Extract each line holding the word "Write" from the entries.

Data shown:
* BEGIN *
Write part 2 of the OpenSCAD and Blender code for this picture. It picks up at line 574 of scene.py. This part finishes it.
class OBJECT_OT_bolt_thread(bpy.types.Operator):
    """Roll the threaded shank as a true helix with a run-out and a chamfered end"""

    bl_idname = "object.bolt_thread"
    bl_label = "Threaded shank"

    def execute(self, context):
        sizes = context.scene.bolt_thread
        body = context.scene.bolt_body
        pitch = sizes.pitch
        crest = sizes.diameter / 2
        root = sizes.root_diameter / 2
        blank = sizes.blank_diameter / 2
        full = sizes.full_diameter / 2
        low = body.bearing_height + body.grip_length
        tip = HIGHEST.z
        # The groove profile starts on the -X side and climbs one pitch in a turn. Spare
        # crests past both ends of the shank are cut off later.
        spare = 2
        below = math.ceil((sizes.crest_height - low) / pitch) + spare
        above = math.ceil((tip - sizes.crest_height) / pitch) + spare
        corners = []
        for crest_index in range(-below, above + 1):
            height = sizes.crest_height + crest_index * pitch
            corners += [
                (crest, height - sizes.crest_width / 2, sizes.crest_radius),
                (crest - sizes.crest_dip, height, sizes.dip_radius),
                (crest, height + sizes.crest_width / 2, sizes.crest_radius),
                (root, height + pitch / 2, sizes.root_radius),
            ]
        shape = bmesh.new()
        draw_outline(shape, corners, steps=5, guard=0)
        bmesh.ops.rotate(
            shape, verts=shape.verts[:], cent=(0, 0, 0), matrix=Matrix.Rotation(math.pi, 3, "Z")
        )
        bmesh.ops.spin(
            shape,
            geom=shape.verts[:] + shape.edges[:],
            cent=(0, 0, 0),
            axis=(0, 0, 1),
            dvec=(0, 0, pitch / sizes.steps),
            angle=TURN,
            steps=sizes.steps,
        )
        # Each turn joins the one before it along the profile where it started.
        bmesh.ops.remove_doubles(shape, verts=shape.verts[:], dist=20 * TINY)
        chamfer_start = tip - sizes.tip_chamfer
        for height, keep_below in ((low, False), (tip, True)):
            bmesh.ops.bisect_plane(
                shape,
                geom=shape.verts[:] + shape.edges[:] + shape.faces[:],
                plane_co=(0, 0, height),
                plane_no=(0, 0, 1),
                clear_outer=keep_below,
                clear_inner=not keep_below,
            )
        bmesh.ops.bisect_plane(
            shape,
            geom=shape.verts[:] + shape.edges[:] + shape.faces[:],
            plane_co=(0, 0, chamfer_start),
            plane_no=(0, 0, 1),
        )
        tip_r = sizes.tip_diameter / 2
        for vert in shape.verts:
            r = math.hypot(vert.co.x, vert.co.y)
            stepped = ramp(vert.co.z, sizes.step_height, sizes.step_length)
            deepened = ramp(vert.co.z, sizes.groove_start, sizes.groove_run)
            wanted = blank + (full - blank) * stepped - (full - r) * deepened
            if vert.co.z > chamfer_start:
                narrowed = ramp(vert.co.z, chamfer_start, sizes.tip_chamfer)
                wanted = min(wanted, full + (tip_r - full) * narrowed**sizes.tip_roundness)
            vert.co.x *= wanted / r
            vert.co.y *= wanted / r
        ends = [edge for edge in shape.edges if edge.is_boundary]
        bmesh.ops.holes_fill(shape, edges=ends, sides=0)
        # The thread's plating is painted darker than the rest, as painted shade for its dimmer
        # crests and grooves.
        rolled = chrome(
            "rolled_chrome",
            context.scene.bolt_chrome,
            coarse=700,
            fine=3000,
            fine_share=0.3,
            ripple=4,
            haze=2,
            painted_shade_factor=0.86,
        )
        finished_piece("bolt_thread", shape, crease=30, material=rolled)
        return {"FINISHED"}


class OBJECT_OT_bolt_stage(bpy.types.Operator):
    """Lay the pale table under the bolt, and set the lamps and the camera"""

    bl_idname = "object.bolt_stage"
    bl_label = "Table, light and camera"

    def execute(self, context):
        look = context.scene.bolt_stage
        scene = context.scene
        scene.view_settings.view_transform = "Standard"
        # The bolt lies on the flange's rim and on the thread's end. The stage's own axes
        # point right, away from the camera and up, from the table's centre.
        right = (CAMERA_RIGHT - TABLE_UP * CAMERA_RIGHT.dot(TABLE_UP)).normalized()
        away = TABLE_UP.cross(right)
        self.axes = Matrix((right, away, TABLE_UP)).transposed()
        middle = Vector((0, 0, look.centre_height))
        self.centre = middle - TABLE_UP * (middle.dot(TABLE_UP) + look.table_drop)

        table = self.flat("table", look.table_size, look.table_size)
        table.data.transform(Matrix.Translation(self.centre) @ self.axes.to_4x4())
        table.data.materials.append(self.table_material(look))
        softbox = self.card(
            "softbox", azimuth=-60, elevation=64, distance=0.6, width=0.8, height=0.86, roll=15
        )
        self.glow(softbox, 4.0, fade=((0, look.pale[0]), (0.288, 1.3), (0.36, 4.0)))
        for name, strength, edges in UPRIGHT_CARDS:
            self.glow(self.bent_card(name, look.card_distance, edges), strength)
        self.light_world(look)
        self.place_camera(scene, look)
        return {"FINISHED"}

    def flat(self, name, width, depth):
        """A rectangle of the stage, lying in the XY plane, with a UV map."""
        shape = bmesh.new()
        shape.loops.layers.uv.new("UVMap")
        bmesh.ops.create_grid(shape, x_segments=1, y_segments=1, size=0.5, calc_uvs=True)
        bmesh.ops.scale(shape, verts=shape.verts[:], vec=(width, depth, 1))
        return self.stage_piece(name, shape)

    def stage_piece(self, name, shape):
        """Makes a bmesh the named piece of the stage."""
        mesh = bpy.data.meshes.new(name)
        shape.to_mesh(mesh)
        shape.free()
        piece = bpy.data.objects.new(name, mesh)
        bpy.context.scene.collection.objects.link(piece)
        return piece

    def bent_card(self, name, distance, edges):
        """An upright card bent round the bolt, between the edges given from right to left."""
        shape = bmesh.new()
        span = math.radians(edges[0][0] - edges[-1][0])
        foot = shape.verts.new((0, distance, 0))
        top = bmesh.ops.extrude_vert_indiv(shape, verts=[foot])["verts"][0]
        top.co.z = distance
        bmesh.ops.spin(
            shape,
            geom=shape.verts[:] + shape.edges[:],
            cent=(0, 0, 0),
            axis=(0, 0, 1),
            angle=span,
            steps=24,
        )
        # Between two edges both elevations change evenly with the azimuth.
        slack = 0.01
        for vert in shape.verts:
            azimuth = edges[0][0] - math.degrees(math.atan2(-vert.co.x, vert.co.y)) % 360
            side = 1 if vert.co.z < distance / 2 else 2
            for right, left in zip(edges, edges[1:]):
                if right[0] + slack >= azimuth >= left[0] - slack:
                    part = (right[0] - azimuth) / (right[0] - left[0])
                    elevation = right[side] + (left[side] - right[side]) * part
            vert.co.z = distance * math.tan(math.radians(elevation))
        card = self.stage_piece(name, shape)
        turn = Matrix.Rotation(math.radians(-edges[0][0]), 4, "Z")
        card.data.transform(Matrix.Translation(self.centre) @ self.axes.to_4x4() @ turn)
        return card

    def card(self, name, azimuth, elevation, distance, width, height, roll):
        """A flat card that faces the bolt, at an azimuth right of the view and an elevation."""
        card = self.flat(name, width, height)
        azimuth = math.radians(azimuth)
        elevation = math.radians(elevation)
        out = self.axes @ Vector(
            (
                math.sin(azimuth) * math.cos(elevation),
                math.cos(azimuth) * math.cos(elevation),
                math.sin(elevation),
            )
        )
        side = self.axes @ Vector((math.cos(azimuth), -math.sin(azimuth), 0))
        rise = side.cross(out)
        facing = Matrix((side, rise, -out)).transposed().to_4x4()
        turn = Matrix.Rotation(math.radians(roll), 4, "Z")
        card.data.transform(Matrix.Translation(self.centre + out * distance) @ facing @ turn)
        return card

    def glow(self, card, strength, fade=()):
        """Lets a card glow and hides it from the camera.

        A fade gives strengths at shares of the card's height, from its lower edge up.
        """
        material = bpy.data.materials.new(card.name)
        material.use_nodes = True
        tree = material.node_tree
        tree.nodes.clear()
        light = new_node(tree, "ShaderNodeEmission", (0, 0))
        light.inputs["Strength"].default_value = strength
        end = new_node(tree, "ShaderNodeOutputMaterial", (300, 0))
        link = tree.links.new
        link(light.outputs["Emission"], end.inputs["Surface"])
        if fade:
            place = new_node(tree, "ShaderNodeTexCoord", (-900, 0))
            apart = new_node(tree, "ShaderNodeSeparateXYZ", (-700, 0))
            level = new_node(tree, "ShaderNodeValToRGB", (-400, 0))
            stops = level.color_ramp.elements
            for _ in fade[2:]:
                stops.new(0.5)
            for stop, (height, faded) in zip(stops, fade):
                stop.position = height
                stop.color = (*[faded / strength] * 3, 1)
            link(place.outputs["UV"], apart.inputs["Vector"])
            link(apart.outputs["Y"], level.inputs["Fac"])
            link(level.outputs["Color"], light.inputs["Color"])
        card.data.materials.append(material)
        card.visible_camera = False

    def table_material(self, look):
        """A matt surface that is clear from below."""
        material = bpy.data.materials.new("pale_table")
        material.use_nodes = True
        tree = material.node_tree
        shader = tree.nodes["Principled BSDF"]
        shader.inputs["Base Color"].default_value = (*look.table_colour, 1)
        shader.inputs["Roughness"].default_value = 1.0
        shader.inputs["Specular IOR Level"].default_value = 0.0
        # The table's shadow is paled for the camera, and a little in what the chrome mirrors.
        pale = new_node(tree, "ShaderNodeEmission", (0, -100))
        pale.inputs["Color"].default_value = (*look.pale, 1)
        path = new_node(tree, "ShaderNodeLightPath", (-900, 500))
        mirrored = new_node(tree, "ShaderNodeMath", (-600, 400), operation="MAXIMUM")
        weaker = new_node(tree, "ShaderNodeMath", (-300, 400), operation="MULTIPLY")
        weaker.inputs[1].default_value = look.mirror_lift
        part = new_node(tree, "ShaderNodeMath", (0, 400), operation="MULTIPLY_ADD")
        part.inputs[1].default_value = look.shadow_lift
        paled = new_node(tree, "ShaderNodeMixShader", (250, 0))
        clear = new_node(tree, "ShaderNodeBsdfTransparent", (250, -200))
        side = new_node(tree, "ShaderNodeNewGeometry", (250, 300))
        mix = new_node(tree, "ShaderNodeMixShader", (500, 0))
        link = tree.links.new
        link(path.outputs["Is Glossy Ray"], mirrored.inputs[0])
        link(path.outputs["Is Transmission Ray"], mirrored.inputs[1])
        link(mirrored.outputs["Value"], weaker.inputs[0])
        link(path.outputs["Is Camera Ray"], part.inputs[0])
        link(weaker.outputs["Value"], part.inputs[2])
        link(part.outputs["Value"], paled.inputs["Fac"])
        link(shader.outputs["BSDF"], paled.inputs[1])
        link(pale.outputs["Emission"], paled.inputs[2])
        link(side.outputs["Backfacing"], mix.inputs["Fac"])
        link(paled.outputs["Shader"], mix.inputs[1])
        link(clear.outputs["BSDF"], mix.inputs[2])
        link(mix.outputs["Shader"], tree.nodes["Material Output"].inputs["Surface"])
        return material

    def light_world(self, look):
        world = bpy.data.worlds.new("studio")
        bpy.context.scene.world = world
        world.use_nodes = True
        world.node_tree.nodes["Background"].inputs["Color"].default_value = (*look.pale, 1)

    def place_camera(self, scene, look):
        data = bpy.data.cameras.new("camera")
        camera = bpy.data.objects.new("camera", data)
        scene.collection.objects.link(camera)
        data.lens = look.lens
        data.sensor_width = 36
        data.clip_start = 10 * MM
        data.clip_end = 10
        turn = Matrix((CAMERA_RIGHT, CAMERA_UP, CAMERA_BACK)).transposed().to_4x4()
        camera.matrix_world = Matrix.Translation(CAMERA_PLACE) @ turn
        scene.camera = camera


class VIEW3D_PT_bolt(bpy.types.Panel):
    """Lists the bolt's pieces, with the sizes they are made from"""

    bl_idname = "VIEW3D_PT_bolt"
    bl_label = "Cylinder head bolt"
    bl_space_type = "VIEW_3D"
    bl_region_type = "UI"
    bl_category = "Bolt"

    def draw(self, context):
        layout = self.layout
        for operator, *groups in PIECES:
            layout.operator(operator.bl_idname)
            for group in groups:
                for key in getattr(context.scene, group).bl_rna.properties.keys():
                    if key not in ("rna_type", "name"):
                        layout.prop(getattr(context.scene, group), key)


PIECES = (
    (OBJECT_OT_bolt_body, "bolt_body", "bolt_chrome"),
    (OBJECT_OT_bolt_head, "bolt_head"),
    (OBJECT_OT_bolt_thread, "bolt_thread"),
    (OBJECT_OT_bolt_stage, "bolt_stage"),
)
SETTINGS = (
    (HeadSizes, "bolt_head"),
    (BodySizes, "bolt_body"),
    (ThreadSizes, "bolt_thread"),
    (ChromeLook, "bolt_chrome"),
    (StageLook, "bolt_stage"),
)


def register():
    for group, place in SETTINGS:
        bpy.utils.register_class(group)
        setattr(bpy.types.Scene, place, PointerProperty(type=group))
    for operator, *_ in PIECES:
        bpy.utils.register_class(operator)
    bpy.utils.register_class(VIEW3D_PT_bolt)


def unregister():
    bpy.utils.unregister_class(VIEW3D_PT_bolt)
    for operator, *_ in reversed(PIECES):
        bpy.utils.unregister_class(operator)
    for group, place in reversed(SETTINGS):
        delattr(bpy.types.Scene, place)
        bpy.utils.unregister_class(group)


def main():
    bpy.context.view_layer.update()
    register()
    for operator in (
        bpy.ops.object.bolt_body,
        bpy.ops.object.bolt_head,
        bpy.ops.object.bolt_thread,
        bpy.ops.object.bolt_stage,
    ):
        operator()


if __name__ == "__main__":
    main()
* END *
* BEGIN *
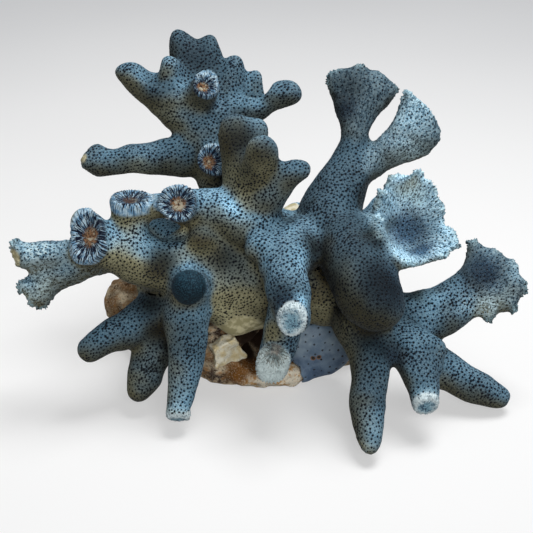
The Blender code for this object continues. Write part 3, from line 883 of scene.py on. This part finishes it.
* END *
Response:
Write part 2 of the OpenSCAD and Blender code for this picture. It picks up at line 574 of scene.py. This part finishes it.
The Blender code for this object continues. Write part 3, from line 883 of scene.py on. This part finishes it.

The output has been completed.